What is Cybersecurity Insurance?

Cybersecurity insurance helps protect businesses that have experienced impacts to finances due to internet based risks. This concept first emerged in the late 1990s when organizations were hit with disruptions from mass-scale viruses and outages. At that time, many purchased riders to their existing Errors and Omissions (E&O) insurance, a type of professional liability insurance that protects companies and their workers made by clients for negligent actions. Others purchased standalone policies that typically had small limits on coverage, with broad exemptions. Even though this concept has been around for decades, the cybersecurity insurance market still remains in its infancy phase and only recently gained notoriety due to the exponential number of security breaches headlines that seem to be hitting our inboxes almost daily.

The Rise of Cybersecurity Insurance

In the early 2000s, an escalating number of breaches occurred in consumer databases containing personal information. At that point, most states enacted security breach notification laws. This prompted lawyers and financial services companies to become increasingly involved. What’s more, large banks and Fortune 500 companies raised demand for larger, comprehensive policies. In these cases, some used insurance policies as another risk transfer mechanism.

However as data breaches became a reality, those looking for pay-outs from their policies found that many exclusions applied. For example, when Sony’s PlayStation network was breached in 2011, more than 77 million personal accounts were breached, which cost Sony an estimated $170 million. Sony thought its general liability insurance policy would cover this loss, but it didn’t. The company learned its lesson and when it had another security breach in 2014; it had a cyber insurance policy that paid out most of its $100 million in losses.

Moreover, there are still additional factors that cybersecurity insurance does not take in consideration such as reputation damage, impact on customers due to their loss of privacy and business downturns that can be triggered by a security breach. Creating policies that address these concerns as cybersecurity insurance continues to evolve will be critical.

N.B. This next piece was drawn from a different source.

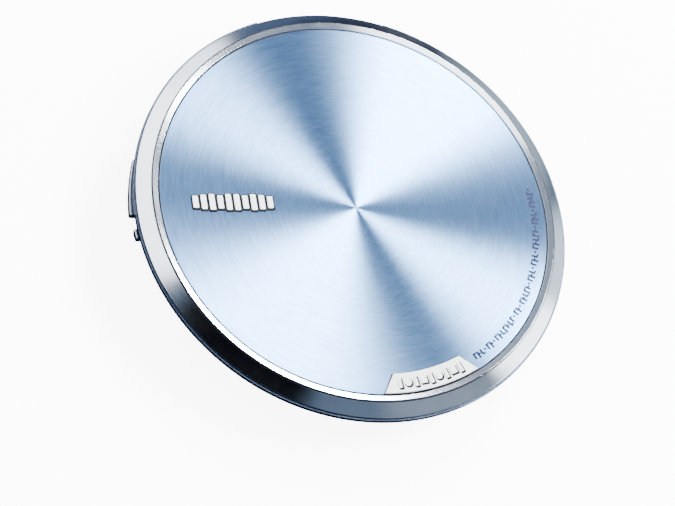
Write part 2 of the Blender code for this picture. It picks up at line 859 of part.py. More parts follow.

Is Cybersecurity Insurance The Answer?

As the demand and premiums go up for cybersecurity insurance, and those covered often face rigorous cybersecurity audits, can we ever look to cybersecurity insurance to be an effective risk management solution for organizations? As we evaluate at the current presence of cyber threats, where IoT security risks could actually result in direct harm to consumers, the issue of liability and fault becomes a web of complicated interdependencies between manufacturers of devices and the consumers or corporations that interact with them. Will policies ever pay out if a business was impacted due to low security controls in another’s device? As we saw in the attack on Dyn in 2016 or Mirai earlier this year, where a large number of e-commerce and retail companies suffered outages, is it the insurance companies responsibility to pay out all of the online companies that were affected by the downtime due to a third party issue? In addition, the fact that cybersecurity breaches can remain undetected for several months or even longer, creates the possibility of accumulated and compounded future losses.

Like insurance companies coverage of major earthquake or flood zones, can insurance protect us in our increasingly interconnected world, where we are dependent on the stability, and the delicacy of the Internet? Insurers will need to overcome these obstacles to fully understand and realize the potential this market. In addition, businesses will need to educate themselves on policies before they buy.